Reading the Revolution: UNESCO, Human Capital Theory, and African Independence in the 1960s

Elisa Prosperetti Nanyang | 21 Nov 2023 | 6pm Gulf Standard Time (4:00 PM CET) | Zoom Webinar

The December 1960 UNESCO General Conference was full of new faces. That year, the famous “Year of Africa,” 17 new countries had joined the organization. At the meeting, these new countries along with the rest of the members unanimously passed resolution 1.2322, in which the General Conference placed “on record its conviction that the most urgent and vital need in Africa today is education.” That resolution marked a moment of enormous consequence for African history. Local resources and foreign aid were mobilized on an unprecedented scale to address Africa’s “most urgent and vital need.” The result was that the 1960s, in most African countries, was the decade during which going to school became an expectation rather than an exception. Focusing on the highpoint of African decolonization, this talk examines how the emergence of development economics, and in particular the sub-field of human capital theory, powered twentieth century Africa’s most significant social change.

ABOUT THE SPEAKER

Elisa Prosperetti is an Assistant Professor of History at the National Institute of Education at the Nanyang Technological University in Singapore.
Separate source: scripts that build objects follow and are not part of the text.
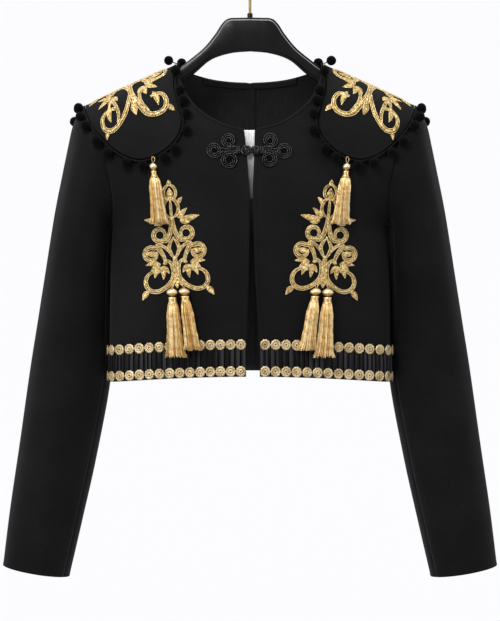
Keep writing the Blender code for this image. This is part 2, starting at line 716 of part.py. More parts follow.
def make_pom_trim(name, side, tree):
    """Braid round the rim with its pom-poms, joined into one solid."""
    rim = rim_line(side, 48)
    line = [clear_of(tree, Vector(at + away * (BRAID_RADIUS + 3 * GAP) - off * 0.5), BRAID_RADIUS + GAP)
            for at, away, off in rim]
    braid = lofted_loop(f"pom_trim_{name}", tube_rings(line, BRAID_RADIUS, 5, closed=True), CORD)
    lengths = np.array([(line[(k + 1) % len(line)] - line[k]).length for k in range(len(line))])
    walked = np.concatenate([[0], np.cumsum(lengths)])
    neck_end, outer_end = walked[7 * len(line) // 8], walked[3 * len(line) // 8]
    spots = [((neck_end + arc) % walked[-1], out, up) for arc, out, up in zip(*POMS_FRONT.values())]
    behind = neck_end - outer_end
    for n in range(int(behind / POM_PITCH)):
        spots.append((outer_end + 14 + (behind - 24) * n / (int(behind / POM_PITCH) - 1), 6.2, 3.2))
    poms = bmesh.new()
    for target, out, up in spots:
        k = int(np.searchsorted(walked, target, side="right")) - 1
        start = line[k].lerp(line[(k + 1) % len(line)], (target - walked[k]) / lengths[k])
        away, off = Vector(rim[k][1]), Vector(rim[k][2])
        centre = clear_of(tree, start + away * out + off * up, POM_RADIUS * 1.08 + GAP)
        add_pom(poms, centre, start)
    mesh = bpy.data.meshes.new("poms")
    poms.to_mesh(mesh)
    poms.free()
    balls = bpy.data.objects.new("poms", mesh)
    bpy.context.collection.objects.link(balls)
    balls.hide_render = True
    balls.display_type = "WIRE"
    union = braid.modifiers.new("poms", "BOOLEAN")
    union.operation = "UNION"
    union.object = balls


def add_pom(shape, centre, seat):
    """Twenty-sided pom-pom with one corner in the braid that carries it."""
    towards = (seat - centre).normalized()
    turn = Vector((0, 0, 1)).rotation_difference(towards).to_matrix().to_4x4()
    turn.translation = centre * MM
    reach = max(POM_RADIUS * 1.08, (seat - centre).length - 0.4)
    made = bmesh.ops.create_icosphere(shape, subdivisions=1, radius=POM_RADIUS * 1.08 * MM, matrix=turn)
    tip = min(made["verts"], key=lambda v: (v.co / MM - seat).length)
    tip.co = (centre + towards * reach) * MM


def lofted_loop(name, rings, finish):
    """Closed ring-shaped solid through rings of points."""
    sides, count = len(rings[0]), len(rings)
    points = [p for ring in rings for p in ring]
    faces = []
    for i in range(count):
        for k in range(sides):
            after = (k + 1) % sides
            ahead = (i + 1) % count
            faces.append((i * sides + k, i * sides + after, ahead * sides + after, ahead * sides + k))
    return make_object(name, points, faces, *finish)


def make_tassels():
    """Tassels: cord, ball, neck and skirt turned about a line that hangs before the cloth."""
    for name, side in SIDES:
        for i, title in enumerate(TASSEL_NAMES):
            row = {column: TASSELS[column][i] for column in TASSELS}
            rings = []
            for share, ball, neck_end, foot in zip(*TASSEL.values()):
                x = row["top_x"] + (row["foot_x"] - row["top_x"]) * share
                z = row["top_z"] + (row["foot_z"] - row["top_z"]) * share
                off = row["off_top"] + (row["off_foot"] - row["off_top"]) * share
                wide = ball * row["ball"] + neck_end * row["neck_end"] + foot * row["foot"]
                deep = wide * (1 - (1 - TASSEL_FLAT) * share)
                thick = row["ball"] + (row["foot"] * TASSEL_FLAT - row["ball"]) * share
                y = body_y(x, z, FRONT) - off - thick
                rings.append([(side * (x + wide * math.cos(a)), y + deep * math.sin(a), z)
                              for a in (2 * math.pi * k / 10 for k in range(10))])
            lofted(f"tassel_{title}_{name}", rings, GOLD_THREAD)


# ---------------------------------------------------------------- the hanger
HANGER_TOP = [(0, -73.6), (29.5, -75.8), (34.7, -79.7), (45.1, -94.9), (59.8, -112.8), (77.1, -127.2),
              (95.0, -140.5)]
HANGER_END = (176.0, -178.6)     # top of an arm's end
HANGER_LOWER = [(172.0, -189.0), (150.0, -186.0), (120.0, -174.5), (91.0, -158.5), (73.0, -146.6),
                (50.0, -128.0), (24.0, -119.6), (0, -117.4)]
HANGER_THICK = 10.0
HANGER_ROUND = 3.6
FERRULE = (3.6, -73.3, -68.0)    # radius, bottom and top
HOOK_WIRE = 1.6
CROOK = 18.0                     # inner radius of the hook's crook
HOOK_STEM_TOP = -50.0
HOOK_END = 205.0                 # angle where the crook ends, 0 right, 90 top


def make_hanger():
    """Arms as a rounded outline, ferrule and wire hook."""
    right = HANGER_TOP + [HANGER_END] + HANGER_LOWER[:-1]
    left = [(-x, z) for x, z in reversed(right[1:])]
    outline = right + [HANGER_LOWER[-1]] + left
    half = HANGER_THICK / 2
    points = [(x, y, z) for y in (-half, half) for x, z in outline]
    count = len(outline)
    faces = [tuple(range(count)), tuple(count + k for k in reversed(range(count)))]
    faces += [(k, (k + 1) % count, count + (k + 1) % count, count + k) for k in range(count)]
    arms = make_object("hanger_arms", points, faces, *BLACK_PLASTIC)
    rounded = arms.modifiers.new("rounded", "BEVEL")
    rounded.width = HANGER_ROUND * MM
    rounded.segments = 2
    rounded.limit_method = "ANGLE"
    rounded.angle_limit = math.radians(60)

    radius, bottom, top = FERRULE
    profile = [(bottom, radius), (top - 0.8, radius), (top, radius - 0.8)]
    circle = [2 * math.pi * k / 20 for k in range(20)]
    lofted("hanger_ferrule", [[(r * math.cos(a), r * math.sin(a), z) for a in circle] for z, r in profile],
           BLACK_PLASTIC)

    line = CROOK + HOOK_WIRE
    swing = ((HOOK_STEM_TOP + CROOK) ** 2 - line ** 2) / (2 * line)
    lean = math.atan2(HOOK_STEM_TOP + CROOK, swing)
    route = [(0, 0, top + GAP), (0, 0, HOOK_STEM_TOP)]
    bend = math.pi + lean
    route += [(swing * (1 - math.cos(bend * k / 5)), 0, HOOK_STEM_TOP + swing * math.sin(bend * k / 5))
              for k in range(1, 5)]
    start, stop = lean, math.radians(HOOK_END)
    route += [(line * math.cos(a), 0, -CROOK + line * math.sin(a))
              for a in (start + (stop - start) * k / 22 for k in range(23))]
    lofted("hanger_hook", tube_rings(route, HOOK_WIRE, 10), BRASS)


def clear_scene():
    for each in list(bpy.data.objects):
        bpy.data.objects.remove(each, do_unlink=True)


def main():
    clear_scene()
    cloth = make_body() + make_sleeves()
    make_neck_facing()
    make_epaulettes(cloth)
    make_hem_trim()
    make_appliques()
    make_frogs()
    make_tassels()
    make_hanger()


main()
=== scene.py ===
# %% [markdown]
# # A matador jacket on its hanger
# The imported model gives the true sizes: closed solids for the cloth, the trims and the hanger. This
# lesson keeps every size and place, and adds what the eye expects: weave, turned edges, pressed seams,
# pom-poms, corded embroidery, tassels, lace medallions and a pleated satin band.
#
# Each step says what the piece is on a real jacket, how it could be made, and why this way was chosen.

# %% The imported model
import math

import bmesh
import bpy
import numpy as np
from mathutils import Matrix, Vector, noise
from mathutils.bvhtree import BVHTree


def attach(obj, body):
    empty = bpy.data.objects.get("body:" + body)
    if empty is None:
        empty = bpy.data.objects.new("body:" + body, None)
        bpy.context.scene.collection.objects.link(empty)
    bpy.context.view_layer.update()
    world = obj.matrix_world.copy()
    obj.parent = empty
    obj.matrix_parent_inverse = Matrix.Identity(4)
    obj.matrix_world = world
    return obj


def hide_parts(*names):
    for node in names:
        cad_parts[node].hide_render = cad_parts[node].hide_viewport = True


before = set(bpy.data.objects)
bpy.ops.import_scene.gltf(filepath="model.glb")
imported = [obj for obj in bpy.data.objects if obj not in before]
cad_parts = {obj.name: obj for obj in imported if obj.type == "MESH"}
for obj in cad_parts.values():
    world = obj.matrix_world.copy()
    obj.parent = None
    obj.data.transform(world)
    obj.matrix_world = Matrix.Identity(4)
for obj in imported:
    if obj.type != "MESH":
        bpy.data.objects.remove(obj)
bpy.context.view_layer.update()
MM = 0.001  # tables are in millimetres, meshes in metres
SIDES = (("right", -1), ("left", 1))  # the wearer's right is at -X
FRONT, BACK = -1, 1  # the front faces -Y


def new_object(name, data):
    """New object in the scene."""
    made = bpy.data.objects.new(name, data)
    bpy.context.collection.objects.link(made)
    return made


# %% [markdown]
# ## Camera, floor and light
# Product pictures of clothes are taken level with the middle of the garment, with a long lens from a
# few metres away, so that straight seams stay straight. The backdrop is one pale round sweep: a floor that
# curves up into a wall on every side, lit through from behind so that no edge or shadow shows on it.
# The wall glows less in front of the jacket, so the cloth keeps its shading. Large soft lights keep
# black cloth readable: one high in front for the form, weaker ones from the sides for the edges.

# %% Camera
CAMERA_PLACE = Vector((0, -2.6, -0.4073))
CAMERA_AIM = Vector((0, 0, -0.45345))
VIEW_HEIGHT = 0.8073  # what the frame takes in at the hanger's plane, in metres

camera_data = bpy.data.cameras.new("camera")
camera_data.sensor_fit = "VERTICAL"
camera_data.sensor_height = 24
camera_data.lens = camera_data.sensor_height * -CAMERA_PLACE.y / VIEW_HEIGHT
camera = new_object("camera", camera_data)
camera.location = CAMERA_PLACE
camera.rotation_euler = (CAMERA_AIM - CAMERA_PLACE).to_track_quat("-Z", "Y").to_euler()
bpy.context.scene.camera = camera
print("lens:", round(camera_data.lens, 1), "mm")

# %% Nodes and colours
def srgb(text):
    """Linear colour for a hex string such as '#c9a455'."""
    parts = (int(text[k:k + 2], 16) / 255 for k in (1, 3, 5))
    return (*(p / 12.92 if p <= 0.04045 else ((p + 0.055) / 1.055) ** 2.4 for p in parts), 1)


def add(tree, kind, links=None, **settings):
    """Add a node: settings are its properties, links its inputs by name or number.

    Each input takes a value, a socket, or a node, which stands for its first output.
    """
    made = tree.nodes.new(kind)
    for name, value in settings.items():
        setattr(made, name, value)
    for name, value in (links or {}).items():
        value = value.outputs[0] if isinstance(value, bpy.types.Node) else value
        if isinstance(value, bpy.types.NodeSocket):
            tree.links.new(value, made.inputs[name])
        else:
            made.inputs[name].default_value = value
    return made


def surface(tree, shader, factor, stops, height=None, strength=0.0, distance=0.0):
    """Base colour from a factor through stops of place and hex colour, and maybe a bump from height."""
    colours = add(tree, "ShaderNodeValToRGB", {"Fac": factor})
    points = colours.color_ramp.elements
    while len(points) < len(stops):
        points.new(1)
    for point, (place, colour) in zip(points, stops):
        point.position, point.color = place, srgb(colour)
    tree.links.new(colours.outputs["Color"], shader.inputs["Base Color"])
    if height is not None:
        bump = add(tree, "ShaderNodeBump", {"Height": height, "Strength": strength, "Distance": distance})
        tree.links.new(bump.outputs["Normal"], shader.inputs["Normal"])


def material(name, **shader):
    """New material with its Principled shader's sockets set."""
    made = bpy.data.materials.new(name)
    made.use_nodes = True
    principled = made.node_tree.nodes["Principled BSDF"]
    for key, value in shader.items():
        principled.inputs[key.replace("_", " ")].default_value = value
    return made, made.node_tree, principled

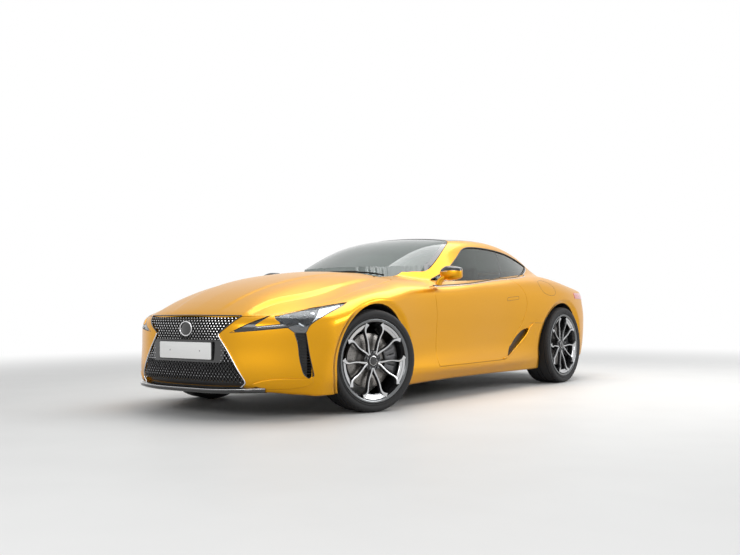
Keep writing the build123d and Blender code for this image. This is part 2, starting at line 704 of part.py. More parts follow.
rear_king_x = rear_track / 2 - kingpin_inset
knuckle_half = 25.0       # half thickness of a knuckle's upright
shaft_half = 20.0
with BuildPart() as rear_subframe:
    for end_y in (R - 260, R + 200):
        add(slab((-arm_x, arm_x), (end_y, end_y + 60), (floor_z, subframe_top)))
    add(slab((-130, 130), (R - 260, R + 260), (floor_z, 450)))
    for side in (1, -1):
        add(slab(sorted((side * (arm_x - 60), side * arm_x)), (R - 260, R + 260), (floor_z, subframe_top)))
        add(slab(sorted((side * (arm_x - 60), side * arm_x)), (R - 40, R + 40), (subframe_top, trunk_floor_z)))
        inner_face = rear_king_x - knuckle_half
        add(rod((side * 120, R, tyre_radius), (side * inner_face, R, tyre_radius), shaft_half))
        for turn in (1, -1):
            middle = tyre_radius + turn * 100
            add(slab(sorted((side * (arm_x - 30), side * inner_face)), (R - 26, R + 26), (middle - 13, middle + 13)))
save(rear_subframe, "rear_subframe")

pipe_radius = 25.0
pipe_z = floor_z - pipe_radius
muffler_y = (R + 490.0, R + 790.0)
with BuildPart() as exhaust:
    for x in (-90, 90):
        add(rod((x, firewall_y + 60, pipe_z), (x, muffler_y[0] + 10, pipe_z), pipe_radius))
    add(slab((-480, 480), muffler_y, (pipe_z - pipe_radius, 300)))
    for x in (-outlet_x, outlet_x):
        add(rod((x, muffler_y[1] - 10, 245), (x, tail_y - 10, 245), outlet_radius))
        add(rod((x, muffler_y[1] + 5, 245), (x, tail_y, 245), outlet_radius - 5), mode=Mode.SUBTRACT)
save(exhaust, "exhaust")

# ---------------------------------------------------------------- wheels, brakes and knuckles
disc_inner_u = 30.0       # the disc's inboard face, measured outboard from the kingpin
disc_outer_u = disc_inner_u + disc_thickness
face_depth = 28.0         # thickness of the spokes
face_setback = 19.0       # the spokes' face behind the flange


class Corner:
    """One corner's hub: its origin on the kingpin, and its outboard, rearward and upward directions."""

    def __init__(self, side, x, y, turn):
        angle = math.radians(turn)
        self.side = side
        self.origin = Vector(side * x, y, tyre_radius)
        self.out = Vector(side * math.cos(angle), side * math.sin(angle), 0)
        self.back = Vector(0, 0, side).cross(self.out)
        self.axis = Axis(self.origin, self.out)

    def profile_plane(self, lift=0.0):
        """The plane through the axis, whose x is outboard and whose y is the radius, turned up from the rear."""
        radial = self.back.rotate(Axis((0, 0, 0), self.out), lift * self.side)
        return Plane(origin=self.origin, x_dir=self.out, z_dir=self.out.cross(radial))

    def face_plane(self, u):
        """The plane across the axis at u, seen from outside, whose y is up."""
        x_dir = Vector(0, 0, 1).cross(self.out)
        return Plane(origin=self.origin + self.out * u, x_dir=x_dir, z_dir=self.out)

    def point(self, u, back=0.0, up=0.0):
        return self.origin + self.out * u + self.back * back + Vector(0, 0, up)


def revolved(corner, outline, lift=90.0, arc=360.0):
    """A (u, radius) outline turned round the corner's axis."""
    with BuildPart() as ring:
        with BuildSketch(corner.profile_plane(lift)):
            with BuildLine():
                Polyline(*outline, close=True)
            make_face()
        revolve(axis=corner.axis, revolution_arc=arc)
    return ring.part


def bead_half(width):
    """Half the width between the wheel's flanges for a tyre of this width."""
    return width / 2 - 12.5


def tyre_shape(corner, width):
    c, bead, half = kingpin_inset, bead_half(width), width / 2
    right = [(bead, seat_radius), (bead, lip_radius + 2), (bead + 7, lip_radius + 10), (half, lip_radius + 35),
             (half - 6, tyre_radius - 9), (half - 22, tyre_radius)]
    outline = [(c + u, r) for u, r in right] + [(c - u, r) for u, r in reversed(right)]
    return revolved(corner, outline)


def rim_shape(corner, width):
    c = kingpin_inset
    inner, outer = bead_half(width), bead_half(width) + flange
    low = seat_radius - barrel
    face = c + outer - face_setback
    bore = spindle_radius + running_clearance
    with BuildPart() as rim:
        add(revolved(corner, [
            (c - outer, low), (c - outer, lip_radius), (c - inner, lip_radius), (c - inner, seat_radius),
            (c + inner, seat_radius), (c + inner, lip_radius), (c + outer, lip_radius), (c + outer, low)]))
        add(revolved(corner, [
            (disc_outer_u, bore), (disc_outer_u, hub_radius), (face, hub_radius), (face, 0),
            (face - 12, 0), (face - 12, bore)]))
        with BuildSketch(corner.face_plane(face - face_depth)):
            for pair in range(spoke_pairs):
                middle = 270 + pair * 360 / spoke_pairs
                for turn in (-1, 1):
                    inner_angle = math.radians(middle + turn * 7)
                    outer_angle = math.radians(middle + turn * spoke_spread)
                    start = Vector(math.cos(inner_angle), math.sin(inner_angle)) * (hub_radius - 14)
                    end = Vector(math.cos(outer_angle), math.sin(outer_angle)) * (low + 4)
                    across = (end - start).normalized().rotate(Axis.Z, 90)
                    with BuildLine():
                        Polyline(
                            tuple(start + across * 11), tuple(end + across * 15),
                            tuple(end - across * 15), tuple(start - across * 11), close=True)
                    make_face()
        extrude(amount=face_depth)
    return rim.part


def disc_shape(corner):
    bore = spindle_radius + running_clearance
    return revolved(corner, [
        (disc_inner_u, bore), (disc_inner_u, disc_radius), (disc_outer_u, disc_radius), (disc_outer_u, bore)])


def knuckle_shape(corner, width, pins):
    """An upright with its spindle, caliper and, on a steered wheel, its two kingpins."""
    face = kingpin_inset + bead_half(width) + flange - face_setback
    with BuildPart() as knuckle:
        with BuildSketch(corner.face_plane(-knuckle_half)):
            Rectangle(60, 2 * upright_half)
        extrude(amount=2 * knuckle_half)
        add(rod(tuple(corner.point(0)), tuple(corner.point(face - 14)), spindle_radius))
        if pins:
            reach = upright_half + clearance + 2 * arm_half
            add(rod(tuple(corner.point(0, 0, -reach)), tuple(corner.point(0, 0, reach)), kingpin_radius))
        inner, outer, gap = disc_inner_u - 18, disc_outer_u + 18, 5
        add(revolved(corner, [
            (inner, 120), (inner, 232), (outer, 232), (outer, 120), (disc_outer_u + gap, 120),
            (disc_outer_u + gap, disc_radius + gap), (disc_inner_u - gap, disc_radius + gap),
            (disc_inner_u - gap, 120)], -30, 60))
        with BuildSketch(corner.face_plane(inner - 4)):
            with Locations((corner.side * 80, 0)):
                Rectangle(130, 56)
        extrude(amount=disc_inner_u - gap - inner + 1)
    return knuckle.part


corners = {
    "front_left": (1, king_x, F, steer_rest, front_tyre_width),
    "front_right": (-1, king_x, F, steer_rest, front_tyre_width),
    "rear_left": (1, rear_king_x, R, 0, rear_tyre_width),
    "rear_right": (-1, rear_king_x, R, 0, rear_tyre_width),
}
for name, (side, x, y, turn, width) in corners.items():
    corner = Corner(1, x, y, side * turn)
    steered = y == F
    shapes = {
        "tyre": tyre_shape(corner, width),
        "wheel": rim_shape(corner, width),
        "disc": disc_shape(corner),
        "knuckle": knuckle_shape(corner, width, steered),
    }
    for label, shape in shapes.items():
        with BuildPart() as piece:
            add(shape if side > 0 else mirrored(shape))
        save(piece, f"{label}_{name}")
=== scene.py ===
"""Looks for the two-door coupe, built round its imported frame.

The outer skin is one smooth surface, W = 0, made of a lower body and a glasshouse. Each panel is a net of
rays that end on that surface, clipped to the panel's outline, with rolled edges and an inner face.
Metres: +Z is up, the nose points to -Y, and +X is the car's left side.
"""

import json
import math

import bmesh
import bpy
import numpy as np
from mathutils import Matrix, Vector


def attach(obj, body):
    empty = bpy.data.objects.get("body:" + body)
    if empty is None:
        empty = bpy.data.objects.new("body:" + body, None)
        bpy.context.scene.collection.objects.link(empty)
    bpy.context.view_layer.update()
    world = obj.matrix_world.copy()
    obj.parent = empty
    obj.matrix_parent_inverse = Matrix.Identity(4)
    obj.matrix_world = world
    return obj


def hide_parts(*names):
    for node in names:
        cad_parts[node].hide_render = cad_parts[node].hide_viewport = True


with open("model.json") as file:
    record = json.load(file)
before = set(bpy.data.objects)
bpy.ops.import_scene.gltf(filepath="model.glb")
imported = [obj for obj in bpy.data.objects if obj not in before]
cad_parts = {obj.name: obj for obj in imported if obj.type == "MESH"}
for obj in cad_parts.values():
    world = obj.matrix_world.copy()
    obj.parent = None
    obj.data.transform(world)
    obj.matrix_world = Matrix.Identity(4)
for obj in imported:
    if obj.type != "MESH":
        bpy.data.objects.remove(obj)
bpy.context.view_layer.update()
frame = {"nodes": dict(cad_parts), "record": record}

FRONT_Y, REAR_Y = -1.45, 1.42
WHEEL_Z = 0.355
ARCH_R = 0.397         # the edge of a wheel opening
ARCH_CREST = 0.437     # where the side starts to turn in towards it
GAP = 0.003            # half of a shut line
NOSE_Y = -1.6          # the upright line on the car's middle that the front's rays fan out from
CORNER_X, CORNER_R = 0.3, 0.7        # the upright line and the radius that the front corner is unrolled with
SIDES = (("left", 1), ("right", -1))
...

She received her PhD in History from Princeton University in 2020. Her work focuses on the connected histories of race, development, and education in West Africa and has appeared in the Journal of Contemporary History, the Journal of African History, Ghana Studies and History in Africa. She is currently at work on her first monograph, tentatively titled, An Anticolonial Development: Public Schooling, Emancipation, and its Limits in Twentieth Century West Africa. She is also a regular podcast host for the African Studies channel of the New Books Network.